- **What is required**:
Pull out of the data below the stretch of lines bounded by the one containing "ingot = casting()" and the one containing "if obj.type not", both bounds included, unchanged.

— START OF Data excerpts —

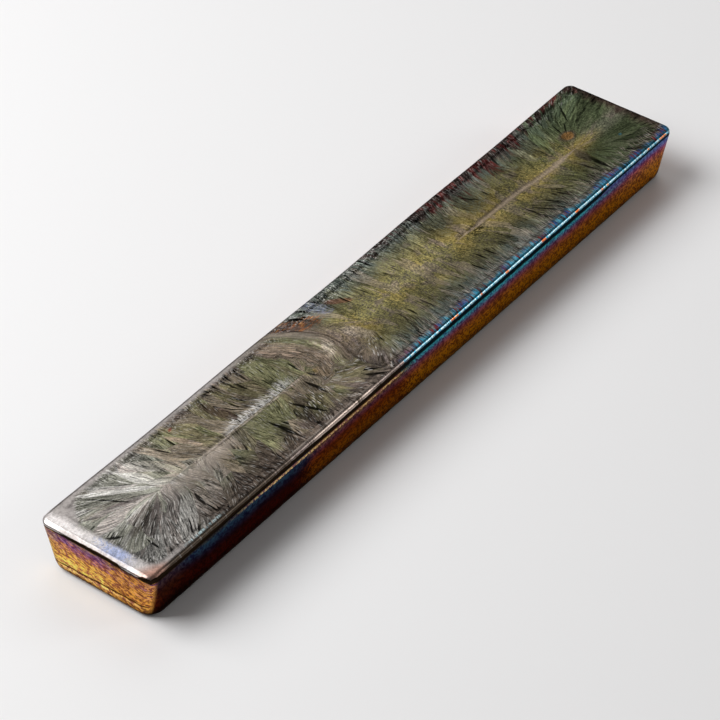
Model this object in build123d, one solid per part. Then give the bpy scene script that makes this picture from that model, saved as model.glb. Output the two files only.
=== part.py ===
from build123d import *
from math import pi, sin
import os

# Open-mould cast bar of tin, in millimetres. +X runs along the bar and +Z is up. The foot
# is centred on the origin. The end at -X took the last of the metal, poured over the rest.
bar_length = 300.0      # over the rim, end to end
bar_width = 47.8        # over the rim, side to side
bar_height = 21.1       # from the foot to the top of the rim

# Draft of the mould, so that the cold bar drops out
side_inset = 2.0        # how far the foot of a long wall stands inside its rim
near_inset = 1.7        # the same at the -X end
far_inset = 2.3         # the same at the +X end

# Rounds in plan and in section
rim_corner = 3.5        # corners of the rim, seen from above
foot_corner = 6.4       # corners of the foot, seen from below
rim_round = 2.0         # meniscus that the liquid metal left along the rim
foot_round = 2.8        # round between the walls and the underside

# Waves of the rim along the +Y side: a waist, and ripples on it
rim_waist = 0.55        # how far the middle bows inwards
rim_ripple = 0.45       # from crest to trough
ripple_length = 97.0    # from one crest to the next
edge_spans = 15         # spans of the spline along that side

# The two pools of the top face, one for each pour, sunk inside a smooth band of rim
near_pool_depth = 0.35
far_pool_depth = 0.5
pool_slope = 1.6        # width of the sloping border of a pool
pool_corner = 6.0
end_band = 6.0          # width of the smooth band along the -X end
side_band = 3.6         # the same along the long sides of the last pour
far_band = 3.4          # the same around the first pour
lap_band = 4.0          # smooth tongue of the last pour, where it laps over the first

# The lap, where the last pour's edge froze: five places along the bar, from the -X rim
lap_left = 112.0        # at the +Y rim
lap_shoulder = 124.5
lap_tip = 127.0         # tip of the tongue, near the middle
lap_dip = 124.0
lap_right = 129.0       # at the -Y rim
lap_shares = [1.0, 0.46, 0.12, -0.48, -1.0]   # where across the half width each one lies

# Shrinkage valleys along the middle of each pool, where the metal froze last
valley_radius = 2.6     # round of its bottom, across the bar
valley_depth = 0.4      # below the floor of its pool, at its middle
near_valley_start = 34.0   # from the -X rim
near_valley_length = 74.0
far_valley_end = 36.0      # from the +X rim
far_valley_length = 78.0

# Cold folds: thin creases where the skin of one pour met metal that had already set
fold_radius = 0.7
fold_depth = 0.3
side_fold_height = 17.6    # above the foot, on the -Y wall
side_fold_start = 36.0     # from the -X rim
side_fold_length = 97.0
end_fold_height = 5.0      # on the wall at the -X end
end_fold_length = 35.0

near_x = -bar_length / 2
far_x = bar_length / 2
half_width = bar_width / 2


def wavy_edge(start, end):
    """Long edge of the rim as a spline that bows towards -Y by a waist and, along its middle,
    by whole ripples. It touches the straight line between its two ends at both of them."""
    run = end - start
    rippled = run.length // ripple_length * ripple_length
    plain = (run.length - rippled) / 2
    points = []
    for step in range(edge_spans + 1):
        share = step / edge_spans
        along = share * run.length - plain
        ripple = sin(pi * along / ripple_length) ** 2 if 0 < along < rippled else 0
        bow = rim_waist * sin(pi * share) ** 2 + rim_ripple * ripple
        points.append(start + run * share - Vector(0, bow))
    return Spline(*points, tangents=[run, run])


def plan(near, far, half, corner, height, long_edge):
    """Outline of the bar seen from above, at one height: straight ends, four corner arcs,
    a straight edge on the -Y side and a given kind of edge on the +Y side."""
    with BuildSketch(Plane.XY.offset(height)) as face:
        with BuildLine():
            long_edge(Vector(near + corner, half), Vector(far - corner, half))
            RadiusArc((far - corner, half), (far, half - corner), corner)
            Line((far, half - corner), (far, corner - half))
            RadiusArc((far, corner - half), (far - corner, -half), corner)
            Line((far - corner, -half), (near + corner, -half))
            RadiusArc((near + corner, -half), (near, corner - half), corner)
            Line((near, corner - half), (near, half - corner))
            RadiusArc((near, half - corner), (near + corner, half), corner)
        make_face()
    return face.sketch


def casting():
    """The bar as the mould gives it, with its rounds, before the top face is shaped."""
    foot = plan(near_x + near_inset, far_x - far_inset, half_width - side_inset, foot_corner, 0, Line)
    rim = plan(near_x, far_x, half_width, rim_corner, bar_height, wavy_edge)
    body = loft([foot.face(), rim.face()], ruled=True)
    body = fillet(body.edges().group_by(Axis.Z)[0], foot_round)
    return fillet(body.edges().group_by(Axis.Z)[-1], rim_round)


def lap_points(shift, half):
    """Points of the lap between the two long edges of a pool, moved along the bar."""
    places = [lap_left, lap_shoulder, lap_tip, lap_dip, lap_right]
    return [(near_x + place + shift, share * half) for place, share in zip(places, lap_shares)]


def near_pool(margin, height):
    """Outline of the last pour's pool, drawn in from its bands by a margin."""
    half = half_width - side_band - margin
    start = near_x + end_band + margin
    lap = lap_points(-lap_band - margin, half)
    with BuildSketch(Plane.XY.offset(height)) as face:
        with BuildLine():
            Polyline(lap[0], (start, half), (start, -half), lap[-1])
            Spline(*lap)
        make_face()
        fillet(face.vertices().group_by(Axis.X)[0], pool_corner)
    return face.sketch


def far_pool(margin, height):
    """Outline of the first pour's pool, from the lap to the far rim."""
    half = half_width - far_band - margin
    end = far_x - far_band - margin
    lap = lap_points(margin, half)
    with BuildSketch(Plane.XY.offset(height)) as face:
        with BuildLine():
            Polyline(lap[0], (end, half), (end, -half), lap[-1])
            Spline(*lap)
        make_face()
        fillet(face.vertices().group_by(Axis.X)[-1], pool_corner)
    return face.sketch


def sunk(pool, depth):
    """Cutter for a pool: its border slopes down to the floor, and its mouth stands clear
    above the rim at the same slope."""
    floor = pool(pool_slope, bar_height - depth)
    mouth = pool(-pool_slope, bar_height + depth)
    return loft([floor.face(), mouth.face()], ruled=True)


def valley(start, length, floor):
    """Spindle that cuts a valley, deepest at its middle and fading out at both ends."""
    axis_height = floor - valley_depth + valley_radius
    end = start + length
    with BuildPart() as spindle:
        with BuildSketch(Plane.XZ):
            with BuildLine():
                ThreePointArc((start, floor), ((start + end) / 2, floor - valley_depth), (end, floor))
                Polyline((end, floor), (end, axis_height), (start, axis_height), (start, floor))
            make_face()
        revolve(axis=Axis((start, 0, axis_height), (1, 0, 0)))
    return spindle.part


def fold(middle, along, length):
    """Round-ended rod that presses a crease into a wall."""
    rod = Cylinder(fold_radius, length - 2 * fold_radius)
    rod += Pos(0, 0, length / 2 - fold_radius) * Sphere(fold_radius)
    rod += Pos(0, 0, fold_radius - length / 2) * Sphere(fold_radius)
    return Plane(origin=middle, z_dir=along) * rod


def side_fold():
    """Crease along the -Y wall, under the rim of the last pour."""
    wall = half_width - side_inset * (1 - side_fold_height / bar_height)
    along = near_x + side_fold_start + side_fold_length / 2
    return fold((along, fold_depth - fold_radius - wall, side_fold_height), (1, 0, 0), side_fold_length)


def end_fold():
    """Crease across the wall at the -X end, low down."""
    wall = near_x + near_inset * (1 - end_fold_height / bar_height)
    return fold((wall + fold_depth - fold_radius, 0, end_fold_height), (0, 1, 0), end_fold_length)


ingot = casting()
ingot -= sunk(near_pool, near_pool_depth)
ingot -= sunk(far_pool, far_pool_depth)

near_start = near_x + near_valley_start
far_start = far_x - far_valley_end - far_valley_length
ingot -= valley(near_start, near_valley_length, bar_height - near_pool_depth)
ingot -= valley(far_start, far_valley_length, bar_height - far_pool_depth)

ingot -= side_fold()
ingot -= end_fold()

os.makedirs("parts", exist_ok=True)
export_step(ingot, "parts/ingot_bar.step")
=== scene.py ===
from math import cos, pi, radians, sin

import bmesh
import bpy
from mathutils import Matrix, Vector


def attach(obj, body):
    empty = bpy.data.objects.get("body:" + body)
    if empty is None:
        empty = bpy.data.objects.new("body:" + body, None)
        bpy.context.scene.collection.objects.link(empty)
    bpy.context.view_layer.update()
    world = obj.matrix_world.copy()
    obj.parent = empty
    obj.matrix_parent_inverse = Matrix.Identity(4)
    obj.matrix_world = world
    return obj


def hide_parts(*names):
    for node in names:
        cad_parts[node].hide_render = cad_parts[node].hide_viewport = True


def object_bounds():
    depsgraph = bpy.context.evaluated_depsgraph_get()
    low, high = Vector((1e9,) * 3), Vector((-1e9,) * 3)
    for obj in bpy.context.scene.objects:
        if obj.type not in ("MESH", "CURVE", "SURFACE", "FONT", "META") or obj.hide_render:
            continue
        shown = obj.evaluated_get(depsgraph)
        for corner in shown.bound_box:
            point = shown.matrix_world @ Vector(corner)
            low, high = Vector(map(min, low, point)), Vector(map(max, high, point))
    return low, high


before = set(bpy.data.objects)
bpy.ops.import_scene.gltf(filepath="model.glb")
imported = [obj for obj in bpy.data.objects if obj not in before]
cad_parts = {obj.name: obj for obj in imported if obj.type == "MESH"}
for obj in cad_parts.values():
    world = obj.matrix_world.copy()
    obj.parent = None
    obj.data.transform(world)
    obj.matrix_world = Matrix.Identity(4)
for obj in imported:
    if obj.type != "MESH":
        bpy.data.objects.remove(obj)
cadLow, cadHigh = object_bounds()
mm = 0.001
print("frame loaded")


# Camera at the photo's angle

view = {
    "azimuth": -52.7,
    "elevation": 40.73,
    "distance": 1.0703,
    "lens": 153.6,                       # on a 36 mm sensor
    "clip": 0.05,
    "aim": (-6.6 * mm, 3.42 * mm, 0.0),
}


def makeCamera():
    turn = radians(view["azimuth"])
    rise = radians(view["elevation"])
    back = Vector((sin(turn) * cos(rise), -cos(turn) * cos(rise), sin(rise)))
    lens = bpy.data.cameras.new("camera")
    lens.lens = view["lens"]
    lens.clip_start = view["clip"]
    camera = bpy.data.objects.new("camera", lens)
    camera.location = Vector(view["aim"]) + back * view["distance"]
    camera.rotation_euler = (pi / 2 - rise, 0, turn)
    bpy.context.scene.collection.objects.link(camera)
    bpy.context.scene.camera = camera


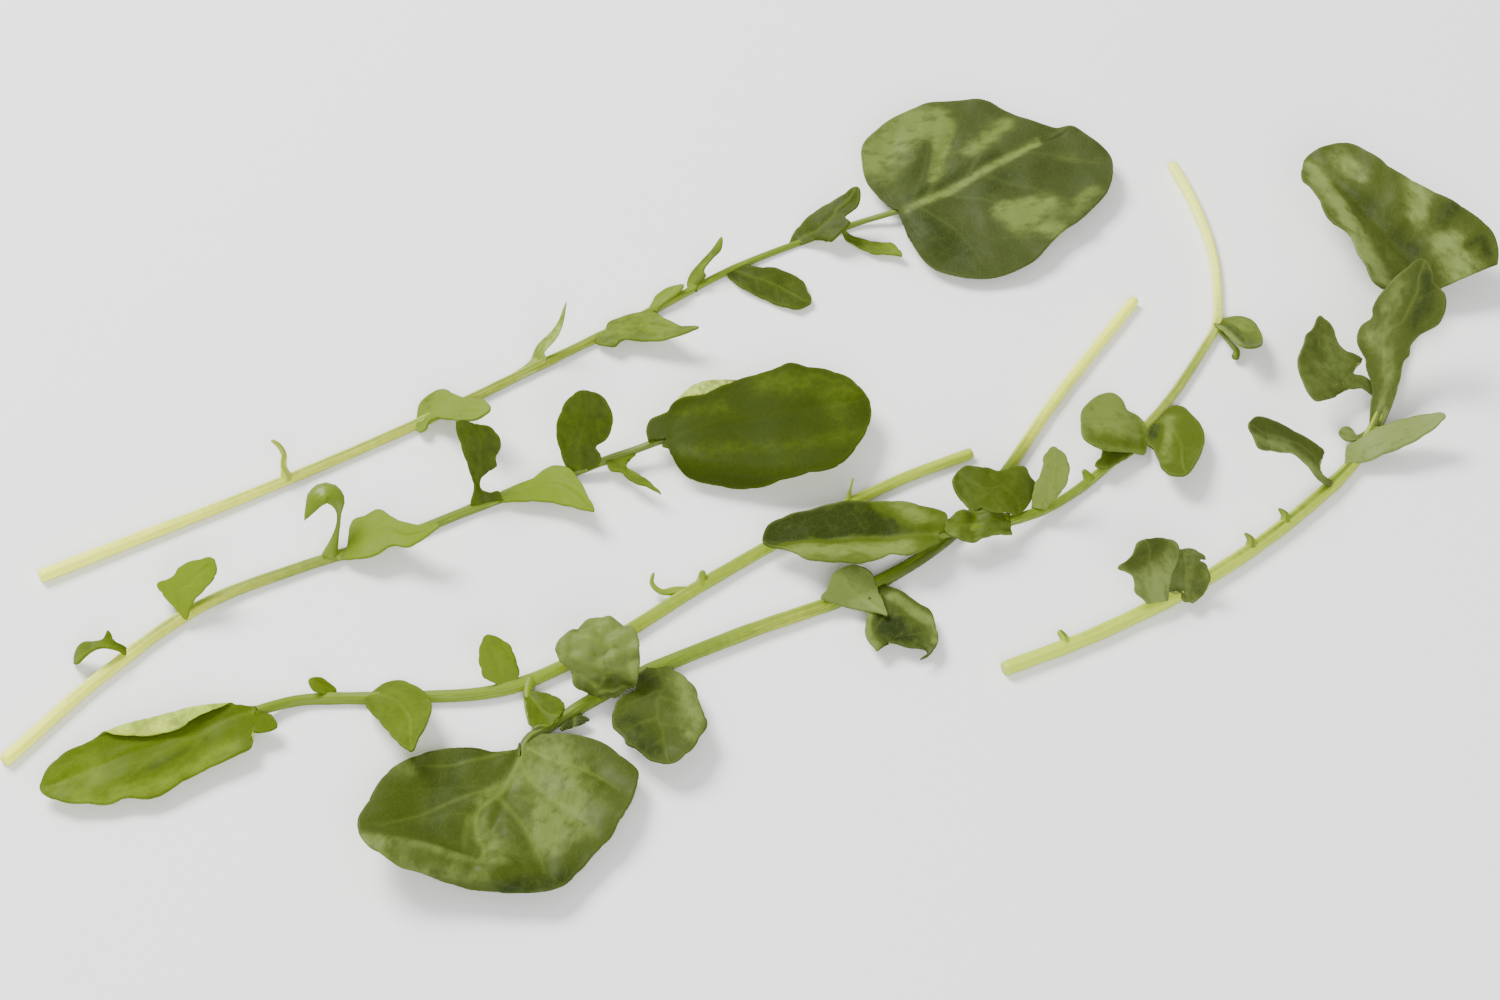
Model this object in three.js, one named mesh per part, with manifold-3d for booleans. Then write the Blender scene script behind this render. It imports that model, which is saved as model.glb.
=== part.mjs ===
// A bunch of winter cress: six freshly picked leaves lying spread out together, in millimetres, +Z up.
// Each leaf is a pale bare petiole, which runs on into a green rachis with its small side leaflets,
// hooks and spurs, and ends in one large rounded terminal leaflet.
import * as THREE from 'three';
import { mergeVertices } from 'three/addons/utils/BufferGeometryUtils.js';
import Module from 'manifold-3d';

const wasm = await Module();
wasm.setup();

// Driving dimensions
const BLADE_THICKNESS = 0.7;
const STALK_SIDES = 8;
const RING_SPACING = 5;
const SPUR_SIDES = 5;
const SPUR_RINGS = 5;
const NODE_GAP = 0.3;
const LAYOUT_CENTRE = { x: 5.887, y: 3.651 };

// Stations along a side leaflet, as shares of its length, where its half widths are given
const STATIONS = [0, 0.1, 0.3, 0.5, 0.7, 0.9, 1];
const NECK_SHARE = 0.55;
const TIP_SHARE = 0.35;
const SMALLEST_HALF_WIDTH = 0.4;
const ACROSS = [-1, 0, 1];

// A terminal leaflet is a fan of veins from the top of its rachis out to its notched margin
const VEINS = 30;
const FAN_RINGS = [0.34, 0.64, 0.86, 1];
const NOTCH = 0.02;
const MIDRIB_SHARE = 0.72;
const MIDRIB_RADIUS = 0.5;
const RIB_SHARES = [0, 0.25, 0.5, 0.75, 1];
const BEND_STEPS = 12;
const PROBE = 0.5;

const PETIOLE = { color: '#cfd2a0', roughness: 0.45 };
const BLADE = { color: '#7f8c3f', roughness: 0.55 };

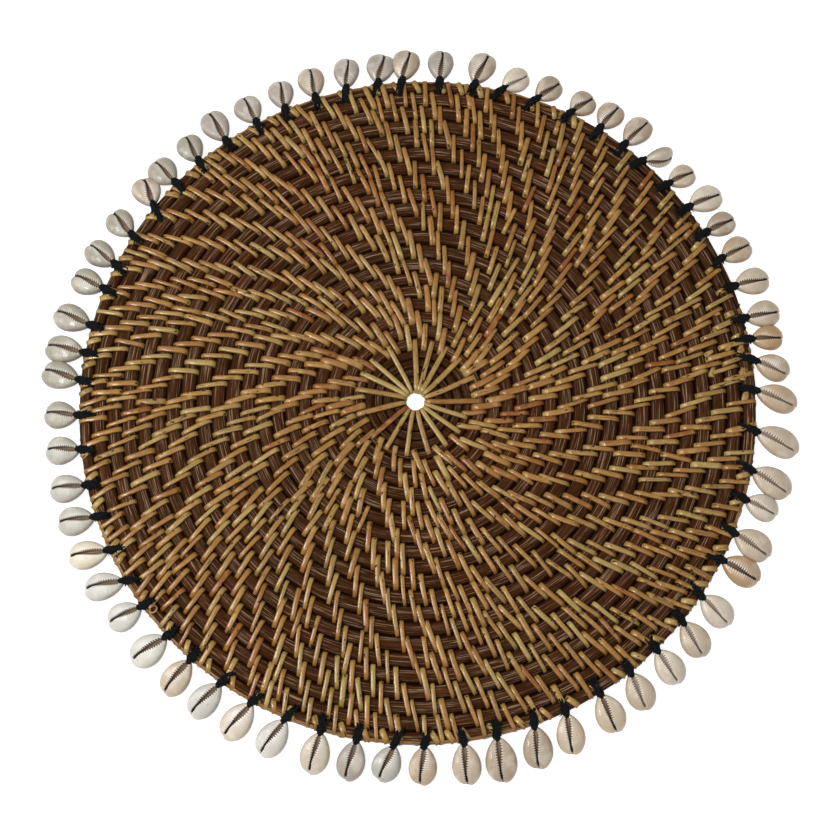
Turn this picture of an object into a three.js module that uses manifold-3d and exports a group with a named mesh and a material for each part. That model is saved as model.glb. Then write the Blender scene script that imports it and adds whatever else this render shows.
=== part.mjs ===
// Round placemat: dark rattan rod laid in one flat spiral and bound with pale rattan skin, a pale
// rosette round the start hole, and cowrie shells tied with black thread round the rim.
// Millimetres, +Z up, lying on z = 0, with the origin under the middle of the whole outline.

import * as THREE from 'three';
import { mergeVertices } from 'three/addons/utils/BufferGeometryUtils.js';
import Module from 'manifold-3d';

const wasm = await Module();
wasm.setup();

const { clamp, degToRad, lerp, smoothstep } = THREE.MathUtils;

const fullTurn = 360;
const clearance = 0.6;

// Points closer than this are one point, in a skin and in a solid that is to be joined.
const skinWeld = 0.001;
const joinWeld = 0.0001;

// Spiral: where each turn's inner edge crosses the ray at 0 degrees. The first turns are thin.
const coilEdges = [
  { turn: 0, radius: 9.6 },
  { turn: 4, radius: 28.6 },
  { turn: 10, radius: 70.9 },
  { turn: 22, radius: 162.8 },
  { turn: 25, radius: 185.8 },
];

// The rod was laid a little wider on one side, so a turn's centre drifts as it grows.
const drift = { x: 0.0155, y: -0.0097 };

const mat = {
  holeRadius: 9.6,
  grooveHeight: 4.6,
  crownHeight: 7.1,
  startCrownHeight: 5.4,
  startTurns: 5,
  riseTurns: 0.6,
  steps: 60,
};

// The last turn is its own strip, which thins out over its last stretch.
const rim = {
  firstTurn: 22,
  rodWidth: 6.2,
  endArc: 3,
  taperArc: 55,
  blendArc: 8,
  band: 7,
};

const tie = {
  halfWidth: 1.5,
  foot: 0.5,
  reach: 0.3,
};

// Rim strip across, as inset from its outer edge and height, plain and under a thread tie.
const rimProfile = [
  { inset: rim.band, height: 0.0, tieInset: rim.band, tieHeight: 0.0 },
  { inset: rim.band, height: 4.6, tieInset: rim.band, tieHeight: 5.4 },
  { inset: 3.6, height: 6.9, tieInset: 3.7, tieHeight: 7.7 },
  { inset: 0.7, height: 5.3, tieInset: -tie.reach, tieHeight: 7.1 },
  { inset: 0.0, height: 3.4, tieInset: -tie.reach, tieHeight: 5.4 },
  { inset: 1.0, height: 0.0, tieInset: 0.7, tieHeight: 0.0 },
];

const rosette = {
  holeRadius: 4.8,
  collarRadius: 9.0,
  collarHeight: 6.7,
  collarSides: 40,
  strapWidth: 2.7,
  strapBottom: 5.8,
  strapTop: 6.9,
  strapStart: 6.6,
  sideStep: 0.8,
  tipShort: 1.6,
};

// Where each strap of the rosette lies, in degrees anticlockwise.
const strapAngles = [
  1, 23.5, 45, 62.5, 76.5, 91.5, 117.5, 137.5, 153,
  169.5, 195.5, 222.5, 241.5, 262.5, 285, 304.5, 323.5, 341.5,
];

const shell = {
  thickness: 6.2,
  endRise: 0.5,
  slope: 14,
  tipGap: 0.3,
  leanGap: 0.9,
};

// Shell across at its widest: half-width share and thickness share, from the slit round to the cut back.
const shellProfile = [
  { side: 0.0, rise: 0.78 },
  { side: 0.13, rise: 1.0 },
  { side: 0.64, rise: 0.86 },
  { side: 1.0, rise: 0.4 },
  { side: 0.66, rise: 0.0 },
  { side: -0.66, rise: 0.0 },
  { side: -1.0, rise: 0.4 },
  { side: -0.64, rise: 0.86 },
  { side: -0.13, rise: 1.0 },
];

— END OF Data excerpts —

- **Reply to the exercise**:
ingot = casting()
ingot -= sunk(near_pool, near_pool_depth)
ingot -= sunk(far_pool, far_pool_depth)

near_start = near_x + near_valley_start
far_start = far_x - far_valley_end - far_valley_length
ingot -= valley(near_start, near_valley_length, bar_height - near_pool_depth)
ingot -= valley(far_start, far_valley_length, bar_height - far_pool_depth)

ingot -= side_fold()
ingot -= end_fold()

os.makedirs("parts", exist_ok=True)
export_step(ingot, "parts/ingot_bar.step")
=== scene.py ===
from math import cos, pi, radians, sin

import bmesh
import bpy
from mathutils import Matrix, Vector


def attach(obj, body):
    empty = bpy.data.objects.get("body:" + body)
    if empty is None:
        empty = bpy.data.objects.new("body:" + body, None)
        bpy.context.scene.collection.objects.link(empty)
    bpy.context.view_layer.update()
    world = obj.matrix_world.copy()
    obj.parent = empty
    obj.matrix_parent_inverse = Matrix.Identity(4)
    obj.matrix_world = world
    return obj


def hide_parts(*names):
    for node in names:
        cad_parts[node].hide_render = cad_parts[node].hide_viewport = True


def object_bounds():
    depsgraph = bpy.context.evaluated_depsgraph_get()
    low, high = Vector((1e9,) * 3), Vector((-1e9,) * 3)
    for obj in bpy.context.scene.objects:
        if obj.type not in ("MESH", "CURVE", "SURFACE", "FONT", "META") or obj.hide_render:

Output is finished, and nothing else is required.